Que permet l’éducation scolaire ? « L’emploi, de meilleurs revenus, une bonne santé, une vie sans pauvreté. Pour les communautés, l’éducation encourage l’innovation, renforce les institutions et améliore la cohésion sociale », a-t-il ajouté. Oui, c’est enfoncer des portes ouvertes. Mais venir en 2017 se plaindre de l’incapacité de l’école à apprendre aux enfants à lire, écrire et compter en l’espace de six ou douze ans, alors que cela fait des décennies que de nombreux observateurs dénoncent cela avec raison, et que les parents dans de nombreux pays sortent des systèmes conformes aux indications des institutions supranationales pour que leurs enfants reçoivent une véritable formation, est une réaction de pompier pyromane.
 

La Banque mondiale déplore un niveau scolaire en baisse dans les pays pauvres

 
Selon la Banque mondiale, cette crise de l’enseignement élargit les inégalités sociales plutôt que de les réduire – alors même qu’un nombre croissant d’enfants sont scolarisés, faudrait-il ajouter.
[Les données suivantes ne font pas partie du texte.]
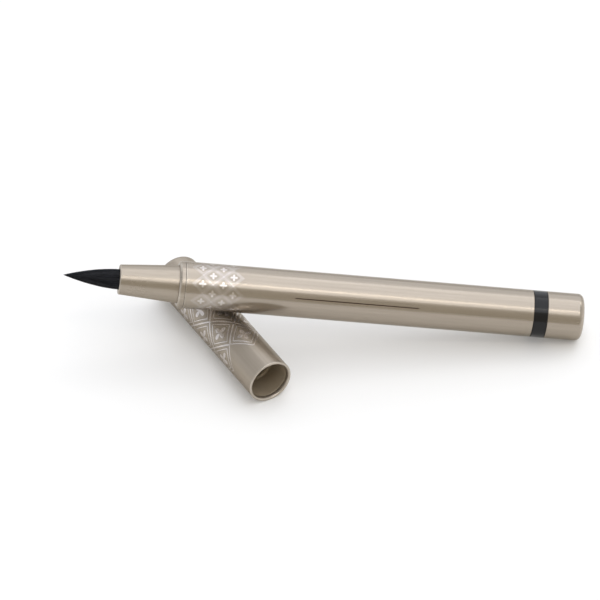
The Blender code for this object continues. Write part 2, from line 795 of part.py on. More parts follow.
def make_cap_spring():
    """One unbroken wire: straight ends of one wire diameter, and the coil between them."""
    wire = 2 * SPRING_WIRE_RADIUS
    length = spring_end - spring_start
    coil_length = length - 2 * wire
    count = SPRING_TURNS * SPRING_POINTS_PER_TURN
    coil = []
    for i in range(count + 1):
        angle = math.tau * i / SPRING_POINTS_PER_TURN
        coil.append((
            SPRING_COIL_RADIUS * math.cos(angle),
            SPRING_COIL_RADIUS * math.sin(angle),
            wire + coil_length * i / count,
        ))
    points = [(SPRING_COIL_RADIUS, 0, 0), *coil, (SPRING_COIL_RADIUS, 0, length)]
    least = min(
        math.dist(coil[i], coil[j])
        for i in range(len(coil))
        for j in range(i + SPRING_POINTS_PER_TURN - 2, len(coil))
    )
    print(f"spring: least gap to itself {(least - wire) * 1000:.2f} mm")
    curve = bpy.data.curves.new("cap_spring", "CURVE")
    curve.dimensions = "3D"
    spline = curve.splines.new("POLY")
    spline.points.add(len(points) - 1)
    for point, place in zip(spline.points, points):
        point.co = (*place, 1)
    curve.bevel_depth = SPRING_WIRE_RADIUS
    curve.bevel_resolution = 1
    curve.use_fill_caps = True
    spring = bpy.data.objects.new("cap_spring", curve)
    parts.objects.link(spring)
    material = finish("spring_steel", (0.55, 0.55, 0.56), 0.25, 1.0)
    return seat(spring, material, cap_axis, spring_start)


clear_scene()
parts = new_collection("eyeliner")
cutters = new_collection("eyeliner_cutters")
pen_axis, cap_axis = place_axes()

make_barrel()
make_shade_ring()
make_tail_cap()
make_shoulder_ring()
make_nozzle()
make_nozzle_seal()
make_brush_plug()
make_brush_collar()
make_brush_tuft()
make_ink_tank()
make_tank_plug()
make_tank_gasket()
make_collector()
make_feed_core()
make_mixing_balls()
make_cap_shell()
make_cap_liner()
make_inner_cap()
make_cap_spring()
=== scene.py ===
# %% [markdown]
# # Dressing a brush eyeliner pen
#
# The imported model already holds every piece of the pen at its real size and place.
# This lesson adds what a camera sees: satin metal, hot foil, hair, and the light.
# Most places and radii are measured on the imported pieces. The others, and where the foil
# lies, stand as named values beside the piece that they belong to.

import json
import math

import bmesh
import bpy
from mathutils import Matrix, Vector


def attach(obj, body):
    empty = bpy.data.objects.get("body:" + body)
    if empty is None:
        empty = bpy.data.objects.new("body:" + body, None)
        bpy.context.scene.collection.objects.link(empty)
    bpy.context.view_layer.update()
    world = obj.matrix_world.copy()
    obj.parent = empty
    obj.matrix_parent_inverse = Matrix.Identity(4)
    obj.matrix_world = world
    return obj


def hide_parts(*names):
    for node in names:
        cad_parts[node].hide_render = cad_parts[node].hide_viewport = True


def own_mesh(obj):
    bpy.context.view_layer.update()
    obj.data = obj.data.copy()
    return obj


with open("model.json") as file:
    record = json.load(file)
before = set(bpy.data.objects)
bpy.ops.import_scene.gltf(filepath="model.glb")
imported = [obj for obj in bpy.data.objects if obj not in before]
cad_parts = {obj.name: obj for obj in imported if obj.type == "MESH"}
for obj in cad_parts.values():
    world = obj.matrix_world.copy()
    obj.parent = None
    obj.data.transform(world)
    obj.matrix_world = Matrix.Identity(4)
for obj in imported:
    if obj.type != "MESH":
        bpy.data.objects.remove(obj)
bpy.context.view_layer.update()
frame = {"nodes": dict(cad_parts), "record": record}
MM = 0.001
print("pieces in the frame:", len(frame["nodes"]))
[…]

Et elle recommande sans rougir d’évaluer les méthodes afin de voir ce qui fonctionne et ce qui ne fonctionne pas, ainsi que de mettre en place un mouvement social fort afin d’obtenir des changements qui puissent favoriser « l’apprentissage pour tous ».
 
La Banque mondiale a constaté que l’élève moyen des pays pauvres affiche des performances inférieures à celles de 95 % des élèves des pays riches ; dans les pays à revenu moyen, les 25 % d’élèves affichant les meilleurs résultats se trouveraient parmi les 25 % les plus mauvais dans un pays plus riche. Pour quelle raison ? Selon le rapport, ce qui fait la différence, ce sont certes les méthodes mais aussi la volonté ou non du pouvoir politique d’assurer l’instruction pour tous.
 
Il se peut bien que la situation soit plus catastrophique dans certains pays pauvres. Le rapport donne l’exemple de l’Inde rurale où près des trois quarts des élèves de neuvième étaient incapable de trouver la solution à une soustraction à retenue telle 46 – 17 ; arrivés en septième, la moitié en était au même point. L’Inde rejoint d’ailleurs le Malawi au rang des 12 pays où un élève de 10e ne parvient pas à lire un seul mot d’un texte court.
 

Bientôt une énième réforme impulsée par la Banque mondiale, l’UNESCO, etc. ?

 
Comment se dispense exactement l’enseignement dans ces pays-là ? Apparemment – c’est une expérience menée dans l’Andhra Pradesh en vue du rapport – les élèves des enseignants gratifiés d’une récompense lorsque leurs élèves ont de meilleurs résultats en mathématiques et en études de langues ont également de meilleurs résultats en sciences et en matières d’éveil même lorsque aucune prime ne vient couronner les efforts des maîtres. Logique : qui sait lire, écrire et compter possède les clefs pour les autres matières. Mais qu’il faille graisser la patte des profs…
 
En attendant, les enfants des pays riches ont eux aussi leurs problèmes, aggravés par le fait que les évaluations sont souvent taillées sur mesure pour correspondre aux méthodes d’apprentissage, sans que l’on puisse avoir une idée claire de la réelle compréhension, fine et analytique – l’ennemie des méthodes globales – à laquelle ils accèdent.
 
L’histoire de ces manipulations pédagogiques incite à la prudence face aux larmes de la Banque mondiale, qui peuvent bien être des larmes de crocodile. Difficile de croire à leur sincérité, si ce n’est que les grands de ce monde souhaitent redresser un peu le tir dans les pays pauvres pour niveler les enfants du monde entier, alors que les réformes se suivent et se ressemblent, et que L’école des illusionnistes, pour reprendre le titre du livre d’Elisabeth Nuyts, a hélas encore de beaux jours devant elle.